The biker stands, grabs the drunk by the shoulders, looks him in the eyes and says, “Grandpa, go home!”
HOW TO TELL A JOKE
Submitted by Robert F. Lewis
Two brothers, who had worked together for years, were known for constantly telling each other jokes.
One day, one of them suggested, “Why don’t we number our jokes to save time?” The other agreed, and soon they had all their jokes memorized by number.
One afternoon, someone walked by and overheard one brother shout, “Five eighty-one!” They both burst into laughter. Then the other called out, “Two forty-one!” and they were in hysterics.
Curious, the passerby asked, “What’s so funny?” The brothers explained their numbering system.
Eager to join in, the passerby shouted, “One fifty-eight!”

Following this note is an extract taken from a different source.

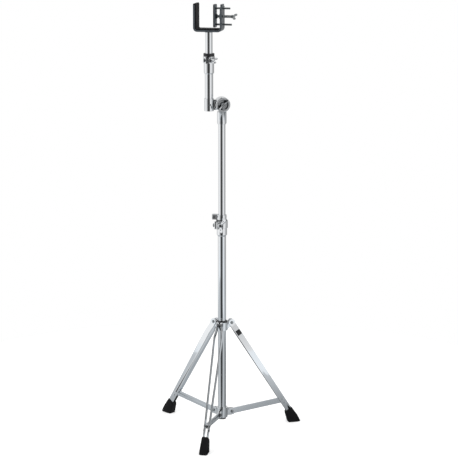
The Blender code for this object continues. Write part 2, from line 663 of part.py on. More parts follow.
def tilter_socket():
    """The lower casting: a post on the middle tube, with the recessed front disc that a neck joins to it."""
    bolt_hole = TILTER_BOLT_RADIUS + FACE_GAP
    tube_hole = MIDDLE_TUBE_RADIUS + FACE_GAP
    recess_floor = FRONT_DISC_FACE - RECESS_DEPTH
    front_disc = (
        (DISC_RADIUS - DISC_CHAMFER, -FRONT_DISC_FACE),
        (DISC_RADIUS, DISC_CHAMFER - FRONT_DISC_FACE),
        (DISC_RADIUS, -FRONT_DISC_BACK),
        (bolt_hole, -FRONT_DISC_BACK),
        (bolt_hole, -recess_floor),
        (RECESS_RADIUS, -recess_floor),
        (RECESS_RADIUS, -FRONT_DISC_FACE),
    )
    post = (
        (0, -POST_TOP),
        (POST_RADIUS, -POST_TOP),
        (POST_RADIUS, POST_TAPER - POST_BOTTOM),
        (POST_RADIUS - DISC_CHAMFER, -POST_BOTTOM),
        (tube_hole, -POST_BOTTOM),
        (tube_hole, -POST_TOP - POST_FLOOR),
        (0, -POST_TOP - POST_FLOOR),
    )
    neck_low = (-NECK_HALF_WIDTH, -POST_RADIUS, -POST_TOP - POST_FLOOR / 2)
    neck = block(neck_low, (NECK_HALF_WIDTH, -FRONT_DISC_BACK, -NECK_TOP))
    return carved(turned(post), joined=[neck, turned(front_disc, "Y")])


def tilter_arm():
    """The upper casting: the back disc, and an arm to the socket of the offset tube."""
    tube_bore = BASE_TUBE_RADIUS + FACE_GAP
    centre = (-ARM_OFFSET, 0, 0)
    disc = rod(DISC_RADIUS, FACE_GAP - FRONT_DISC_BACK, ARM_DISC_BACK, "Y")
    side = ARM_DISC_BACK - ARM_INSET
    arm = block((-ARM_OFFSET, -side, -ARM_BOTTOM), (0, side, ARM_TOP))
    holder = rod(tube_bore + ARM_SOCKET_WALL, -ARM_SOCKET_BOTTOM, ARM_SOCKET_TOP, centre=centre)
    cuts = [
        rod(tube_bore, ARM_SOCKET_FLOOR - ARM_SOCKET_BOTTOM, 2 * ARM_SOCKET_TOP, centre=centre),
        rod(TILTER_BOLT_RADIUS + FACE_GAP, -DISC_RADIUS, DISC_RADIUS, "Y", SMALL_ROUND),
        rod(SET_SCREW_RADIUS + FACE_GAP, -DISC_RADIUS, 0, "Y", SMALL_ROUND, centre),
    ]
    return carved(disc, joined=[arm, holder], cut=cuts)


def build_tilter(slide, finishes):
    """Both castings of the tilter with their bolt and wing, and the offset tube. Returns the tube's frame."""
    level = TILT_HEIGHT - BASE_TUBE_TOP - FACE_GAP
    yaw = empty("tilter_yaw", slide, (0, 0, level), (0, 0, TILTER_YAW))
    piece("tilter_socket", tilter_socket(), finishes["casting"], yaw)
    tilt = empty("tilt", yaw)
    piece("tilter_arm", tilter_arm(), finishes["casting"], tilt)

    head = ARM_DISC_BACK + FACE_GAP
    seat = FRONT_DISC_FACE - RECESS_DEPTH + FACE_GAP
    bolt_end = seat + WING_HUB_HEIGHT * 0.9
    bolt = (
        (0, head + TILTER_HEAD_HEIGHT),
        (TILTER_HEAD_RADIUS * 0.7, head + TILTER_HEAD_HEIGHT),
        (TILTER_HEAD_RADIUS, head + TILTER_HEAD_HEIGHT * 0.5),
        (TILTER_HEAD_RADIUS, head),
        (TILTER_BOLT_RADIUS, head),
        (TILTER_BOLT_RADIUS, -bolt_end),
        (0, -bolt_end),
    )
    piece("tilter_bolt", turned(bolt, "Y", SMALL_ROUND), finishes["steel"], tilt)
    turn = empty("tilter_wing_turn", tilt, (0, -seat, 0), (90, 0, 0))
    piece("tilter_wing", wing(TILTER_WING_TURN, TILTER_BOLT_RADIUS + FACE_GAP), finishes["casting"], turn)

    inside = BASE_TUBE_RADIUS + FACE_GAP
    outside = inside + ARM_SOCKET_WALL + FACE_GAP
    screw = (
        (0, -inside),
        (SET_SCREW_RADIUS, -inside),
        (SET_SCREW_RADIUS, -outside),
        (SET_SCREW_HEAD_RADIUS, -outside),
        (SET_SCREW_HEAD_RADIUS, -outside - SET_SCREW_HEAD_HEIGHT),
        (0, -outside - SET_SCREW_HEAD_HEIGHT),
    )
    shape = turned(screw, "Y", SMALL_ROUND, (-ARM_OFFSET, 0, 0))
    piece("arm_set_screw", shape, finishes["steel"], tilt)

    offset = empty("offset_axis", tilt, (-ARM_OFFSET, 0, 0), (0, 0, -TILTER_YAW))
    bottom = ARM_SOCKET_FLOOR - ARM_SOCKET_BOTTOM + FACE_GAP
    top = OFFSET_TUBE_TOP - TILT_HEIGHT
    upper = tube(BASE_TUBE_RADIUS, bottom, top, OFFSET_SWELL_RADIUS, OFFSET_SWELL_LENGTH)
    piece("offset_tube", upper, finishes["chrome"], offset)
    build_clamp("top_clamp", offset, top - TOP_CLAMP_HEIGHT - CLAMP_DROP, TOP_CLAMP_HEADING,
                OFFSET_SWELL_RADIUS, TOP_CLAMP_HEIGHT, TOP_WING_TURN, finishes)
    return offset


def bracket_outline():
    """The bent steel's section: a U whose corners keep its thickness."""
    half = BRACKET_WIDTH / 2
    inner = half - BRACKET_STEEL
    bend = BRACKET_CORNER - BRACKET_STEEL
    turn = half - BRACKET_CORNER
    outline = [(-half, FIXED_ARM_HEIGHT), *arc(-turn, BRACKET_CORNER, BRACKET_CORNER, 180, 270, 6)]
    outline += [*arc(turn, BRACKET_CORNER, BRACKET_CORNER, 270, 360, 6), (half, SCREW_ARM_HEIGHT)]
    outline += [(inner, SCREW_ARM_HEIGHT), *arc(turn, BRACKET_CORNER, bend, 360, 270, 6)]
    outline += [*arc(-turn, BRACKET_CORNER, bend, 270, 180, 6), (-inner, FIXED_ARM_HEIGHT)]
    return outline


def liner_outline():
    """The rubber's section: a cap over the fixed arm, down its inner face and along the floor."""
    half = BRACKET_WIDTH / 2
    back = BRACKET_STEEL + FACE_GAP
    front = back + LINER_THICKNESS
    turn = half - BRACKET_CORNER
    arm_top = FIXED_ARM_HEIGHT + FACE_GAP
    cap = LINER_THICKNESS - FACE_GAP
    outline = [(-half, arm_top), (back - half, arm_top)]
    outline += arc(-turn, BRACKET_CORNER, BRACKET_CORNER - back, 180, 270, 5)
    outline += [(turn, back), (turn, front)]
    outline += arc(-turn, BRACKET_CORNER, BRACKET_CORNER - front, 270, 180, 5)
    outline += arc(front - half - cap, LINER_TOP - cap, cap, 0, 90, 4)
    outline += arc(cap - half, LINER_TOP - cap, cap, 90, 180, 4)
    return outline


def build_bracket(offset, finishes):
    """The bracket on its rod, which turns and slides in the top bushing. Returns the bracket's frame."""
    turn = empty("top_turn", offset, (0, 0, OFFSET_TUBE_TOP - TILT_HEIGHT + FACE_GAP))
    outer = OFFSET_SWELL_RADIUS - TUBE_WALL - FACE_GAP
    sleeve = bushing(MIDDLE_TUBE_RADIUS + RUN_GAP, outer, TOP_BUSHING_LENGTH, TOP_FLANGE_RADIUS,
                     TOP_FLANGE_HEIGHT)
    piece("top_bushing", sleeve, finishes["nylon"], turn)

    slide = empty("top_slide", turn, (0, 0, BRACKET_BOTTOM - OFFSET_TUBE_TOP - FACE_GAP))
    piece("top_rod", tube(MIDDLE_TUBE_RADIUS, -TOP_ROD_LENGTH, -FACE_GAP), finishes["chrome"], slide)
    half_depth = BRACKET_DEPTH / 2
    holes = [(SCREW_RADIUS, 0), (GUIDE_PIN_RADIUS, GUIDE_PIN_SPACING), (GUIDE_PIN_RADIUS, -GUIDE_PIN_SPACING)]
    cuts = [
        rod(radius + RUN_GAP, 0, BRACKET_WIDTH, "X", SMALL_ROUND, (0, 0, SCREW_HEIGHT + rise))
        for radius, rise in holes
    ]
    shape = carved(extruded(bracket_outline(), -half_depth, half_depth, "Y"), cut=cuts)
    piece("bracket", shape, finishes["painted"], slide)
    piece("bracket_pad", extruded(liner_outline(), -half_depth, half_depth, "Y"), finishes["rubber"], slide)
    face = BRACKET_WIDTH / 2 - BRACKET_STEEL - FACE_GAP
    nut = ring(SCREW_RADIUS + RUN_GAP, WELD_NUT_RADIUS, face - WELD_NUT_HEIGHT, face, "X", SMALL_ROUND,
               (0, 0, SCREW_HEIGHT))
    piece("weld_nut", nut, finishes["steel"], slide)
    return slide


def build_jaw(slide, finishes):
    """The moving jaw with its pad and guide pins, and the screw that turns in its boss."""
    jaw = empty("jaw_slide", slide)
    face = JAW_FACE + JAW_PAD + FACE_GAP
    back = face + JAW_STEEL
    centre = (0, 0, SCREW_HEIGHT)
    outline = rounded(JAW_DEPTH / 2, JAW_BOTTOM, JAW_BOTTOM + JAW_HEIGHT, JAW_CORNER)
    boss_profile = (
        (0, face + JAW_STEEL / 2),
        (BOSS_BASE_RADIUS, face + JAW_STEEL / 2),
        (BOSS_BASE_RADIUS, back),
        (BOSS_TOP_RADIUS, back + BOSS_LENGTH),
        (0, back + BOSS_LENGTH),
    )
    boss = turned(boss_profile, "X", SMALL_ROUND, centre)
    tip_hole = rod(SCREW_TIP_RADIUS + FACE_GAP, back, back + 2 * BOSS_LENGTH, "X", SMALL_ROUND, centre)
    plate = carved(extruded(outline, face, back, "X"), joined=[boss], cut=[tip_hole])
    piece("jaw_plate", plate, finishes["painted"], jaw)
    piece("jaw_pad", extruded(outline, JAW_FACE, JAW_FACE + JAW_PAD, "X"), finishes["rubber"], jaw)
    for name, side, end in (("upper", 1, UPPER_PIN_END), ("lower", -1, LOWER_PIN_END)):
        height = SCREW_HEIGHT + side * GUIDE_PIN_SPACING
        pin = rod(GUIDE_PIN_RADIUS, back + FACE_GAP, end, "X", SMALL_ROUND, (0, 0, height))
        piece(f"guide_pin_{name}", pin, finishes["steel"], jaw)

    turn = empty("jaw_screw_turn", jaw, (SCREW_WING_SEAT, 0, SCREW_HEIGHT), (0, 90, 0))
    reach = SCREW_WING_SEAT - back - FACE_GAP
    shank = ((SCREW_RADIUS, reach - SCREW_TIP_LENGTH), (SCREW_TIP_RADIUS, SCREW_TIP_LENGTH))
    piece("jaw_screw", wing(SCREW_WING_TURN, shank=shank, size=SCREW_WING_SIZE), finishes["steel"], turn)


def centre_plan(stand):
    """Shifts the stand along Y so that the origin is midway between the front foot and the rear feet."""
    bpy.context.view_layer.update()
    feet = [bpy.data.objects[f"foot_{name}"] for name in LEG_HEADINGS]
    depths = [(item.matrix_world @ vert.co).y for item in feet for vert in item.data.vertices]
    stand.location.y = -(min(depths) + max(depths)) / 2


def main():
    for item in list(bpy.data.objects):
        bpy.data.objects.remove(item)
    finishes = {
        "chrome": finish("chrome", (0.82, 0.84, 0.86), 0.10, 1.0),
        "casting": finish("chromed casting", (0.74, 0.76, 0.78), 0.22, 1.0),
        "zinc": finish("plated strip", (0.62, 0.65, 0.68), 0.30, 1.0),
        "steel": finish("screw steel", (0.35, 0.37, 0.38), 0.35, 1.0),
        "painted": finish("dark bracket", (0.16, 0.18, 0.20), 0.40, 0.6),
        "nylon": finish("black nylon", (0.02, 0.02, 0.022), 0.45, 0.0),
        "rubber": finish("black rubber", (0.012, 0.012, 0.014), 0.60, 0.0),
    }
    stand = empty("stand")
    build_column(stand, finishes)
    build_collar(stand, finishes)
    middle = build_middle(stand, finishes)
    offset = build_tilter(middle, finishes)
    bracket = build_bracket(offset, finishes)
    build_jaw(bracket, finishes)
    centre_plan(stand)


main()
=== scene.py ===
import json
import math

import bmesh
import bpy
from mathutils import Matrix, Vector

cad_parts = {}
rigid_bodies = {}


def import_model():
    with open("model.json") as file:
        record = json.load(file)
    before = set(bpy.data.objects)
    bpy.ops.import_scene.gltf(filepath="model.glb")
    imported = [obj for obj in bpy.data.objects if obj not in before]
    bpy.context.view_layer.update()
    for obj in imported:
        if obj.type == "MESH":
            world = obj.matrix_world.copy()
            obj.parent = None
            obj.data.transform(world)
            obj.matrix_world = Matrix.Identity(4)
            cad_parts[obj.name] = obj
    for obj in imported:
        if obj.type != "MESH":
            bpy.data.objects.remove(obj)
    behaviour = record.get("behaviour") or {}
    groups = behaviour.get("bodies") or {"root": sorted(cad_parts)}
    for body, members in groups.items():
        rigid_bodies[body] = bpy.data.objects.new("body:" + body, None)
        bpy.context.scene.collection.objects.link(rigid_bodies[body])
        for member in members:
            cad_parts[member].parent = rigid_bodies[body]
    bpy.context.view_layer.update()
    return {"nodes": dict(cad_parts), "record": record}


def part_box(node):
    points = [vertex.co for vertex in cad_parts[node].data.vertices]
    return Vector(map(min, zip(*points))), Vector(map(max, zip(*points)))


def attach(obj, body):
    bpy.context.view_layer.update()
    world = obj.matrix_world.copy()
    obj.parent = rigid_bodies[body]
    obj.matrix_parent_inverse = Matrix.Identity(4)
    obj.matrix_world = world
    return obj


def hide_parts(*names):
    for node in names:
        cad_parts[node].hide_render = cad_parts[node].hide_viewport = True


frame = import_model()
nodes = frame["nodes"]
bodyOf = {node: body for body, members in frame["record"]["behaviour"]["bodies"].items() for node in members}
slotOf = {entry["node"]: entry["material_slot"] for entry in frame["record"]["subparts"]}
linked = bpy.context.scene.collection.objects
print("frame loaded", len(nodes))

# The column's axis and the offset tube's axis, in the model's frame
columnAt = (0.0, 0.061)
offsetAt = (-0.03563, 0.04513)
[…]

The brothers looked at each other, stone-faced. One shook his head and said, “Some people just don’t know how to tell a joke.”
THE TRUTH ABOUT KIDS
Submitted by Tricia Wilson
Q: Should I have a baby after 35?
A: No, 35 children is plenty.
Q: I’m two months pregnant. When will my baby move?
A: Hopefully, right after they graduate college.
Q: What’s the most reliable way to determine a baby’s sex?
A: Childbirth.
Q: My wife is five months pregnant and so moody that she’s borderline irrational.
A: And your question is...?
Q: My childbirth instructor says labor isn’t painful, just “pressure.” Is she right?
A: Sure, the same way a tornado is just an air current.
Q: Do I have to be in the delivery room while my wife is in labor?
A: Only if the word “alimony” means anything to you.
Q: Is there anything I should avoid while recovering from childbirth?
A: Yes—pregnancy.
Q: Do I have to have a baby shower?
A: Not if you change the diaper fast enough.
Q: Our baby was born last week. When will my wife feel and act normal again?
A: When the kids are in college.
SOUTH AMERICAN RIDDLE
Submitted by Steve Luera
Why is Argentina like chile con carne?
Because it’s famous for cattle ranches on the Pampas, ranked as the 4th largest beef producer in the world in 2019. And it’s right next to Chile!
For those who don’t speak Spanish, carne means meat, and con means with. So, Argentina is basically “Chile, with cows!”
CHOSEN CAREER
Submitted by Ida Cooley
After church one Sunday morning, a young boy turned to his mother and proudly announced, “Mom, I’ve decided I’m going to be a minister when I grow up.”
His mother smiled and asked, “That’s wonderful, but what made you decide that?”
The boy shrugged and replied, “Well, I already have to go to church every Sunday. I figure it’ll be more fun to stand up and yell than to sit down and listen!”
OVER THE TREES
Submitted by Jerry Hunt
An old man and a 20-year-old are paired together at a golf tournament. They find themselves on a long par-5 hole with a dogleg around some tall trees.
As the 20-year-old sets up his tee shot to play it safe down the fairway, the old man chimes in, “When I was your age, we used to hit over the trees—not around them.”
Feeling challenged, the 20-year-old readjusts and aims for the skies. He swings hard, but his ball hits the trees and disappears. Determined, he tries again—only to lose another ball.
The old man watches quietly before finally adding, “Of course, when I was your age, the trees were only six feet tall.”